# WHAT THE TASK REQUIRES
Output the lines below exactly, please, from the first line until the line with "pin_head_d = 13;", counting both.

# DATASET EXTRACT
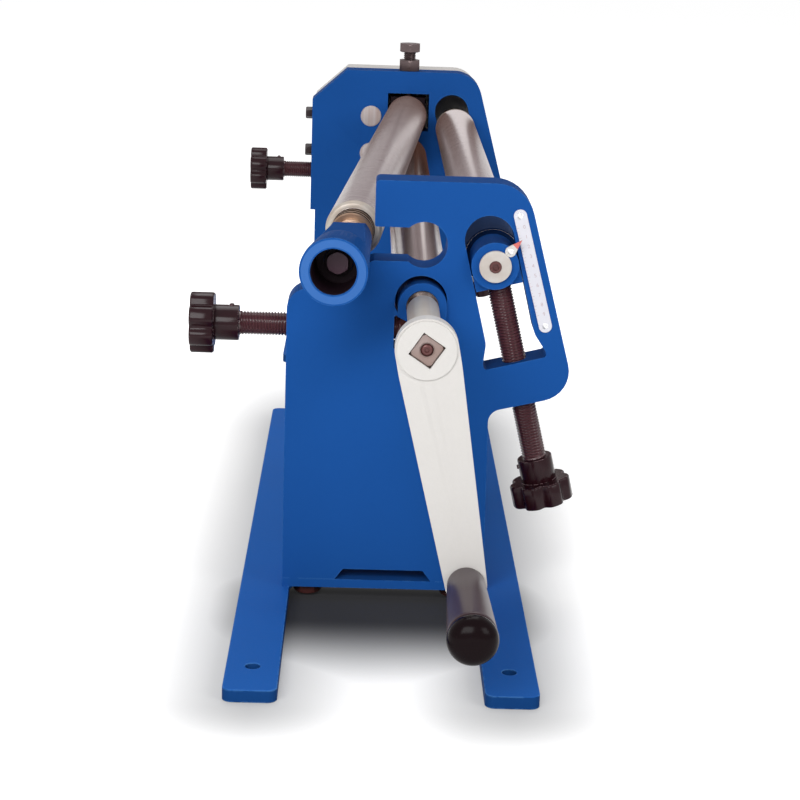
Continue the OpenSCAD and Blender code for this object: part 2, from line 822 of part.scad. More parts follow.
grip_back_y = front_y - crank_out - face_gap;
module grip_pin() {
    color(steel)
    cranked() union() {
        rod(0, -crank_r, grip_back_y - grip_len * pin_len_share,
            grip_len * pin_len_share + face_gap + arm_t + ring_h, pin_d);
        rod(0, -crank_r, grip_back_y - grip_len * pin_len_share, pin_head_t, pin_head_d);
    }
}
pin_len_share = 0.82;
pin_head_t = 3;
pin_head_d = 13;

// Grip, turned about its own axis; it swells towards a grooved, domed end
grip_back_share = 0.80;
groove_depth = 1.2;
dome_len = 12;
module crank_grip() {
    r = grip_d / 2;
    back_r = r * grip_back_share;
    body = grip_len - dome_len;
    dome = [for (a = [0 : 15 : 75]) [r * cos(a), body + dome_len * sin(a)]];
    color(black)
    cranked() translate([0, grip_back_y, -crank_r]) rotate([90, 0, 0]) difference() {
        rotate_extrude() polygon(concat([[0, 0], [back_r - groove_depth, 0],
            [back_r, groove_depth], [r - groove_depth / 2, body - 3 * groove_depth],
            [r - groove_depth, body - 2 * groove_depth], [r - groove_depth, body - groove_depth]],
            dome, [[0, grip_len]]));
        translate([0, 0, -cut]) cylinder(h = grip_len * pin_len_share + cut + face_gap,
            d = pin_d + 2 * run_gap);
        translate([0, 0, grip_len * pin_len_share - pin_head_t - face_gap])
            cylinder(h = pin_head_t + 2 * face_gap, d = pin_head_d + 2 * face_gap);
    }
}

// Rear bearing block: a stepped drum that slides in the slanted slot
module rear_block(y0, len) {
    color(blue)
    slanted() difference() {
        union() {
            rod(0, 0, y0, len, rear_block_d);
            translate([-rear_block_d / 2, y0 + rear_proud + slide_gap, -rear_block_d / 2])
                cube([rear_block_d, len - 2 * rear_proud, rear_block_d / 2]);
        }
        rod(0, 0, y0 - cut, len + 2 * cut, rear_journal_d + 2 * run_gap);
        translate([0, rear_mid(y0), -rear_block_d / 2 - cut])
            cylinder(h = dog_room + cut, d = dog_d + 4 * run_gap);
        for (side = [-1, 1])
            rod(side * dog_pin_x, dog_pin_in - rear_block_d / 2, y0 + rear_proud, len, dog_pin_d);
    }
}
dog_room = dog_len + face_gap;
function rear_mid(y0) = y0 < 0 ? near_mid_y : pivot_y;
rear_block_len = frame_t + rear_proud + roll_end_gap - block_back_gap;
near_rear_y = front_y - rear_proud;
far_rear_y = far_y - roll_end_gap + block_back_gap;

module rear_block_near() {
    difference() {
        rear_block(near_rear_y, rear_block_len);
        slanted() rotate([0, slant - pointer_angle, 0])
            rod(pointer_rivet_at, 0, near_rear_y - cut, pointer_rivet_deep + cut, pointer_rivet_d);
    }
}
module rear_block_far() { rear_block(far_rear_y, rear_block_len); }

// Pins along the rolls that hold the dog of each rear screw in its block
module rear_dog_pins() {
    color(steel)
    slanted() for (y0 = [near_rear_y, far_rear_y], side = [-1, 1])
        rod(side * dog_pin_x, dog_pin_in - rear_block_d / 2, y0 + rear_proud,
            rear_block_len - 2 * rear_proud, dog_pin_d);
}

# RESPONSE
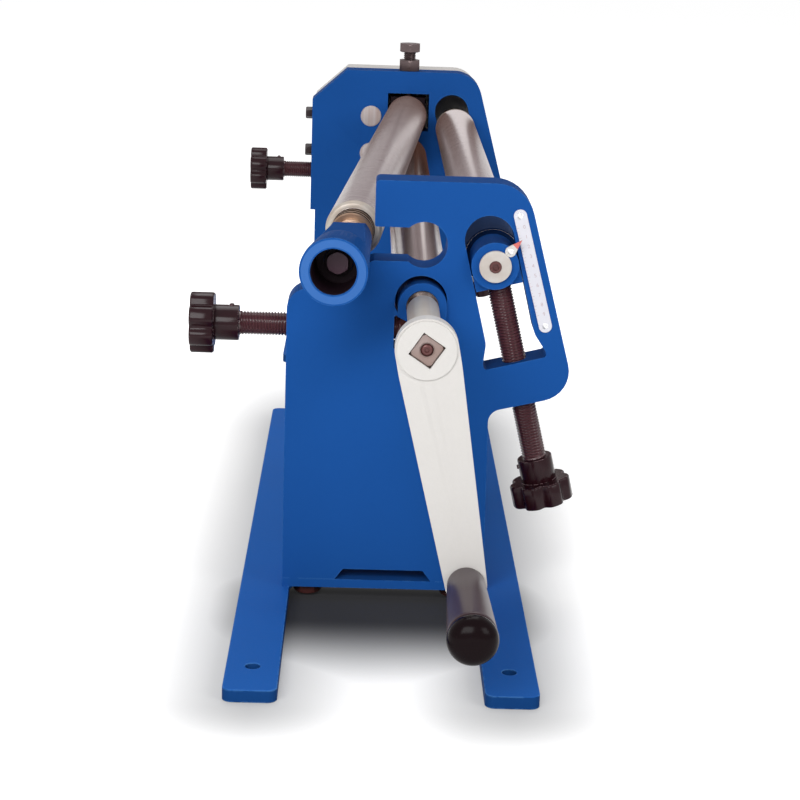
Continue the OpenSCAD and Blender code for this object: part 2, from line 822 of part.scad. More parts follow.
grip_back_y = front_y - crank_out - face_gap;
module grip_pin() {
    color(steel)
    cranked() union() {
        rod(0, -crank_r, grip_back_y - grip_len * pin_len_share,
            grip_len * pin_len_share + face_gap + arm_t + ring_h, pin_d);
        rod(0, -crank_r, grip_back_y - grip_len * pin_len_share, pin_head_t, pin_head_d);
    }
}
pin_len_share = 0.82;
pin_head_t = 3;
pin_head_d = 13;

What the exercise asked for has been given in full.